Non è banale questo dato, ci sono risvolti preoccupanti per il nostro export.
Questa è la notizia: «La crescita nell’export di vino dei paesi dell’Emisfero Sud sembra segnare un punto di svolta dopo la battuta d’arresto del 2014, quando i top 6 esportatori del Nuovo Mondo – Australia, Cile, Nuova Zelanda, Sudafrica a cui vanno aggiunti anche se produttori di più lungo corso, Argentina e Stati Uniti – avevano accusato un calo complessivo nelle quantità vendute di oltre il 6% rispetto all’anno precedente». L’ha comunicato Denis Pantini, Direttore di Wine Monitor, l’Osservatorio di Nomisma sul mercato del vino dedicato alle aziende.
Nel report aggiunge: «L’indebolimento delle valute di questi paesi rispetto al dollaro americano e all’euro rappresenta uno dei fattori alla base di questa ritrovata competitività: tra dicembre 2014 e agosto 2015, il dollaro neozelandese si è deprezzato di quasi il 19% nei confronti di quello statunitense mentre quello australiano ha perso il 13%, al pari di quanto accaduto anche al peso cileno e al rand sudafricano».
In un altro passo del comunicato, Pantini (nella foto) offre un quadro più preciso della situazione.
«Ma ricondurre alla sola svalutazione competitiva il recupero nell’export di questi paesi non è corretto. A questa leva va aggiunto l’attivismo dei governi verso accordi di libero scambio e delle imprese sul fronte della promozione commerciale. Si pensi ad esempio, non solo al TPP (Trans-Pacific Partnership) appena concluso tra gli Stati Uniti e i paesi del Far East (tra cui Singapore e Vietnam), Giappone ed Oceania, ma anche al Free Trade Agreement (ChAFTA) raggiunto tra Australia e Cina che prevede, tra le altre cose, la progressiva riduzione dei dazi all’import a partire da quest’anno sul vino esportato in Cina fino alla loro completa eliminazione nel 2019, praticamente lo stesso trattamento di favore di cui già oggi beneficia il Cile, quando all’opposto i nostri vini pagano un’imposta pari al 14% se imbottigliati e del 20% nel caso degli sfusi».
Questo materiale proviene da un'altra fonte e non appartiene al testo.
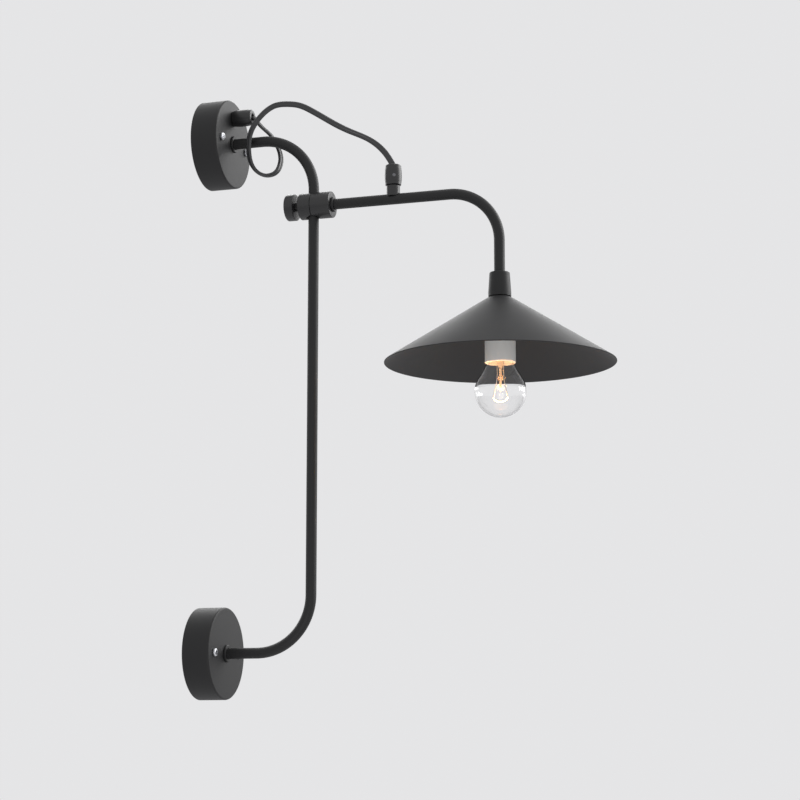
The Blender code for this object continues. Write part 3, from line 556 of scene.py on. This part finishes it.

E la Cina si è già “messa avanti” nell’immagazzinare prodotti più convenienti, aumentando così gli acquisti di vino australiano imbottigliato del 116%, nei primi otto mesi del 2015 (ricordiamo che l’accordo TPP, tra segrete trattative per svariati anni, è stato firmato appena il 5 ottobre 2015).
Inoltre, dal report è evidenziabile che, in prospettiva delle agevolazioni e del progressivo abbattimento dei dazi, su cui si basano gli accordi tra USA e i partner vincolati, i volumi di vino esportati dalla Nuova Zelanda crescono del 13%, quelli dal Cile dell’8%, dall’Argentina del 4% e dall’Australia del 2%.
Tutto ciò a fronte di un -3% dell’Italia e di un -2% della Francia, mentre “l’unico produttore comunitario che si è avvantaggiato è la Spagna con un +14%, “grazie soprattutto ad un incremento del +18% nei quantitativi esportati di vino sfuso”.
È chiaro. I trattati di partenariato trans-pacifico hanno già fatto sentire i loro effetti.